Moreover, Casey and Abraham want to revisit the slope/grading policy. Abraham said site-development guidelines restricting building on certain slope grades again limit property owners' rights.
"The restrictions are not supportable," he said.
Casey said technological advances in building and engineering mandate that the policy be revisited.
Summit said the town's general plan is fine as it is, allowing for open space and development.
"As far as I'm concerned, that's my Constitution," she said.
While she respects property owners' rights, Summit also advocates respecting neighbors' rights. Established residents' views have been adversely affected and rain runoff re-routed by epic building construction, she said.
Summit disagrees with building bigger houses on steeper lots.
How the candidates stack up
What determines the candidates' ballot order?
In accordance with state elections code, California Secretary of State Debra Bowen conducted a random alphabetic drawing Aug. 14 to determine name placement on the Nov. 4 ballot for all candidates statewide.

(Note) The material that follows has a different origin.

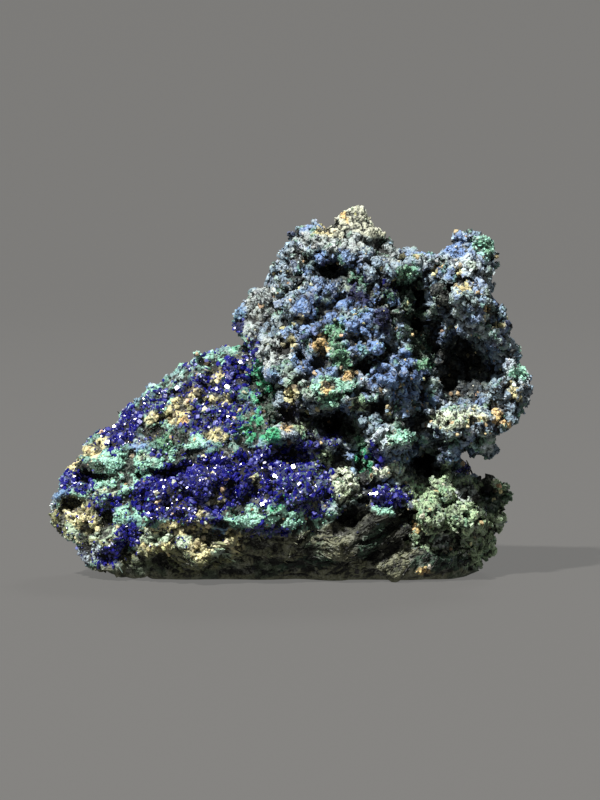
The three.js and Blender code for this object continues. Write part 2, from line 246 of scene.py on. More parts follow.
patches = {
    "mint": [
        (-13.5, 32.4, 3.8, 1.8, 22), (-7.6, 35, 1.7, 1.4, 0), (-20.2, 27.8, 2, 1.3, 30),
        (-18.8, 25, 2.2, 2.4, 0), (-20.2, 23.6, 2.2, 1.2, 0), (-16, 20.6, 3.6, 1.5, 5), (-20, 18, 4.4, 1.7, 5),
        (-27, 17.6, 3.6, 1.8, 12), (-25.6, 14.4, 4.2, 2.1, 8), (-30.8, 12.4, 2, 1.2, 0),
        (-25.2, 9, 1.1, 2, -30), (-23.6, 5.4, 2, 0.8, 15), (-24.6, 15.4, 5.2, 1.7, 10), (-26, 13, 4, 1.2, 8),
        (-22.4, 11, 1.8, 2.2, 30), (-5.4, 9.6, 6.4, 1.9, 4), (-2.6, 10.4, 2, 1.6, 0), (2.4, 9.6, 2.8, 2, 10),
        (-9, 17.2, 2.4, 0.8, 15), (16, 21.4, 2.2, 1.3, 0), (13.4, 10.8, 1.7, 1.1, 0),
        (17.6, 45.4, 2.2, 1.3, 20), (28.8, 49.8, 1.7, 1.7, 0), (6.2, 29, 3.6, 1.3, 5),
        (5.2, 25.9, 1.6, 0.5, 0), (34, 31, 1.4, 1, 0),
    ],
    "emerald": [
        (-4.6, 27.6, 1.5, 3.8, 10), (-5.6, 31.4, 1.2, 1.6, 0), (-5.4, 22.8, 2.8, 2, 0),
        (-2.8, 21.4, 1.4, 1.2, 30), (-7.6, 35, 1.2, 0.9, 0), (10.8, 18, 1.1, 2.7, 8), (-1.6, 13, 2, 1, 0),
        (-2.6, 10.6, 1.2, 0.8, 0),
    ],
    "fern": [
        (6.2, 36.8, 1.1, 2, -30), (7.4, 33.2, 1.5, 2.6, 20), (5.8, 27.4, 2.6, 0.8, 10),
        (16.6, 45.6, 1.5, 1, 30), (9.6, 21.4, 0.7, 3.4, 45), (19.6, 33.8, 1.4, 2.8, 10),
        (-18.4, 20.8, 1.6, 1.3, 0),
    ],
    "umber": [(13, 6.6, 4.8, 3.2, 30)],
    # bottle: the dark green rock at the base, and painted shade in the groove beside the pillar, in the seam
    # and in the slope's hollows
    "bottleAndShade": [
        (-20.9, 21.7, 1.5, 1.2, 0), (-16.4, 21.3, 1.5, 0.9, 0), (-29.6, 16.9, 2, 1, 0), (18.4, 40, 1.6, 5, -5),
        (19, 35.4, 1.7, 3, 0), (16.6, 42, 0.9, 3, 0), (18.4, 2.6, 1.4, 1, 0), (2, 2.6, 5, 0.9, 5),
        (12, 6, 1.2, 3.6, -40), (22, 3, 4.4, 1.5, 0), (29.4, 12, 1.7, 2.2, 0), (-3.4, 25, 1.1, 2.4, 8),
    ],
    "limonite": [
        (-16.9, 25.2, 1.7, 2.1, 10), (-14.4, 28, 1.6, 1, 30), (-11, 30.9, 1.2, 1.2, 0), (-11, 27, 2.2, 0.9, 0),
        (-11.4, 21.4, 2, 0.9, -4), (-29.4, 19.8, 2.4, 1.1, 25), (-32.6, 17.4, 1.2, 1.4, 30),
        (-31.4, 9.2, 3.4, 1.5, -25), (-28.4, 8.2, 1.8, 0.9, 20), (-17.4, 7.4, 5.4, 1.1, 6),
        (-13.4, 5, 2.2, 1.6, 0), (-8.6, 6.2, 1.3, 1.7, 0), (-19.4, 5.8, 3.4, 1.2, 0),
        (-10.8, 12.2, 1.1, 0.8, 0), (-13.6, 10, 0.9, 0.7, 0), (-5.4, 15, 1, 0.7, 0), (-0.1, 27.8, 1, 1.6, 0),
        (-20.2, 24.2, 1.7, 1.1, 10), (32.8, 28, 0.7, 1.7, 25), (5.2, 28.6, 0.9, 0.8, 0),
        (0.2, 35.4, 0.7, 1, 0), (25.6, 43.6, 1.2, 0.7, 0), (4.4, 52, 1.2, 0.6, 0), (27.6, 23.6, 1.6, 0.6, 10),
        (30.6, 37.8, 0.8, 0.6, 0), (1.2, 39.2, 0.6, 0.5, 0), (24.6, 46, 0.7, 0.5, 0),
    ],
    "olive": [
        (-16, 4.8, 7.6, 3.4, -4), (-31.4, 9, 4.6, 3.2, -15), (-22, 3.4, 4, 1.6, 0), (-28, 6.8, 4, 1.4, 10),
    ],
    "celadon": [
        (-27.4, 7, 3, 1, 10), (-20.4, 6.4, 3.4, 0.9, 5), (-32.6, 7.4, 1.8, 0.8, -30), (-10.6, 4.4, 1.2, 0.7, 0),
        (-16.4, 5.6, 1.6, 0.8, 20), (-27.6, 13.7, 1.4, 0.7, 0), (-21, 18.6, 1.6, 0.7, 10),
    ],
    "chalk": [(9.6, 53.8, 3.4, 2.3, -20), (6.4, 52, 2.6, 1, 10), (12.4, 52, 1.6, 1.2, -40)],
    "gold": [
        (4.4, 35, 1.3, 1.4, 0), (8.4, 30.6, 1.1, 0.7, 20), (16.6, 40.4, 0.7, 0.8, 0), (22, 46.8, 0.6, 0.5, 0),
        (29.2, 40.2, 0.9, 0.4, -30), (30.3, 24.4, 0.7, 1.4, -10), (31.6, 23.4, 1.2, 0.6, -20),
        (-0.8, 22.8, 0.8, 0.7, 0), (18.5, 7.9, 0.5, 1.1, 0), (19.4, 1.5, 1.3, 0.4, 0),
        (-16.2, 23.8, 0.8, 0.6, 0), (7.7, 54.4, 0.4, 1.5, 20), (5.6, 28.8, 0.7, 0.5, 0),
    ],
    "moss": [
        (20.6, 11, 3.2, 3.7, 0), (24.8, 8.2, 2.8, 2.1, 0), (4.6, 18.2, 1.8, 1.5, 0), (28.4, 6.8, 1.7, 3.4, 0),
        (1.4, 23, 1.7, 0.8, 10), (27, 5, 2.4, 1, 0), (22.6, 15.4, 1, 2, 0), (10, 26.6, 1.2, 1.6, 0),
    ],
    "lichen": [
        (8, 14.6, 2.2, 3.2, 15), (13.2, 15.8, 3.4, 1.1, 25), (24.6, 24.2, 4.4, 1.4, 5), (25, 7.9, 1.4, 1, 0),
        (20.8, 13, 2.2, 1.4, 0), (4.2, 18.4, 1.2, 1.1, 0), (14.6, 20.8, 1.1, 0.8, 20), (24.2, 8.8, 1.7, 1.5, 0),
        (27.4, 5.8, 2.0, 0.9, 20), (20, 9.4, 1, 1.2, 0),
    ],
    "ash": [
        (-2.6, 34, 2.4, 2.6, 0), (-4.2, 41.2, 2.6, 2.6, 40), (-6, 38, 1.4, 1.8, 0), (7, 50.4, 5.6, 1.5, 0),
        (2.4, 50.8, 1.6, 1.2, 0), (14, 48.8, 3, 1.2, -30), (26, 13, 1.8, 1.5, 0), (22.4, 6, 1.3, 0.9, 0),
    ],
    "pale": [
        (25.4, 48, 2.6, 3.6, 0), (27, 38.6, 3.6, 2, -20), (28, 20.6, 2.6, 1.8, 0), (25.6, 12.6, 2.3, 2, 0),
        (-30.4, 4.2, 2.2, 1.7, 0), (33.6, 31, 2, 2.4, 0), (-17, 19, 2, 1, 0), (21, 24, 1.6, 1.8, 0),
        (1.6, 48.6, 2, 1.4, 0), (14, 20.6, 3, 2.2, 0), (26.6, 43, 3, 3, 0), (30.6, 36, 1.4, 3, 20),
        (21, 47.6, 2.6, 1, 0), (31.4, 13.6, 1.2, 1.8, 0),
    ],
    "cobalt": [
        (2.6, 31.8, 3, 1.5, 0), (15.6, 31, 5, 2.7, 5), (11.2, 37, 2.5, 4.2, 10), (12.4, 41.4, 3.8, 2.3, 0),
        (3.2, 46.6, 2.2, 1, 0), (24.4, 49.6, 1.6, 2, 0), (17, 28, 2.6, 1.8, 0), (5, 40, 5, 3, 0),
        (4.9, 48.7, 2.7, 2.1, 0),
    ],
    "navy": [
        (10, 43.6, 2.6, 2.2, 0), (14.2, 43, 1.6, 1.8, 0), (-6, 33, 1.1, 3, 0), (-0.6, 25, 1.8, 1.4, 0),
        (-8, 38, 1, 1, 0), (13.6, 39, 1.4, 2.6, 0), (3.4, 21.6, 2, 1.6, 0), (6, 47.4, 1.6, 0.8, 0),
    ],
}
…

If a candidate's last name starts with an "X," it's second only to a contender with a last name beginning with "R." An "M" was drawn on the third round – incumbent candidate Mordo will top the ballot, as well as any other references in Los Altos Hills correspondence or documents listing the council candidates, according to City Clerk Karen Jost.
The process eliminates preferential treatment for candidates in ballot placement. Keeping the listing consistent throughout the election ensures staff neutrality.
Following Mordo's name, in ballot order: Summit, Larsen, Abraham, Vidovich and Casey.